What a week for all things baseball.  Ryan Braun, Mr. Milwaukee Brewers, Most Valuable Player of the National League tests positive for performance enhancing drug use.  Albert Pujols signs a contract for $250 million.  Barry Bonds is sentenced to 30 days house arrest, 2 years probation for his conviction of federal obstruction of justice.  Just the stuff that you want your ten-year old son who loves baseball to see and hear. 
They have destroyed the game that so many of us have loved for so long.  It never stops.  Major League Baseball is a joke.  The money, the drugs and the preponderance of crap has destroyed what was once a beautiful sport.  I have no idea how the game can ever win back fans like me.  I just don't think it is possible anymore. 

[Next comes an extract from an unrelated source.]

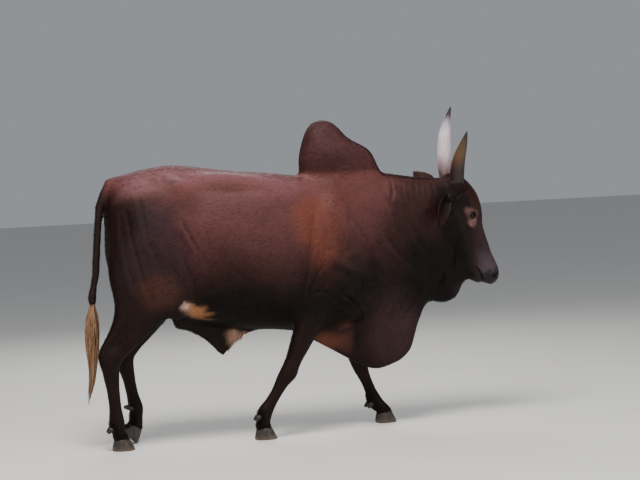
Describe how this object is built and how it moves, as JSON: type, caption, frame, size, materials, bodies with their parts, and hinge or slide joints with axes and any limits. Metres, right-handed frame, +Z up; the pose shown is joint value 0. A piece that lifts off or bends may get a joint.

There will be more to come for sure.  The Ryan Braun story and his MVP will linger for months to come.  We still have the Roger Clemons story and his lies to deal with.  What happens with the Hall of Fame in Cooperstown?  What records will be counted?  Will the sportswriters do the right thing and keep the likes of Barry Bond out of the Hall?  I'm sure they will! 

Once again, I bid farewell to the game I absolutely love.  Maybe someday, Major League Baseball will find the right course again and turn it around for the millions of fans like me who are so disheartened and discouraged.  I can't even bring myself to return to Cooperstown, one of most favorite places in all of America.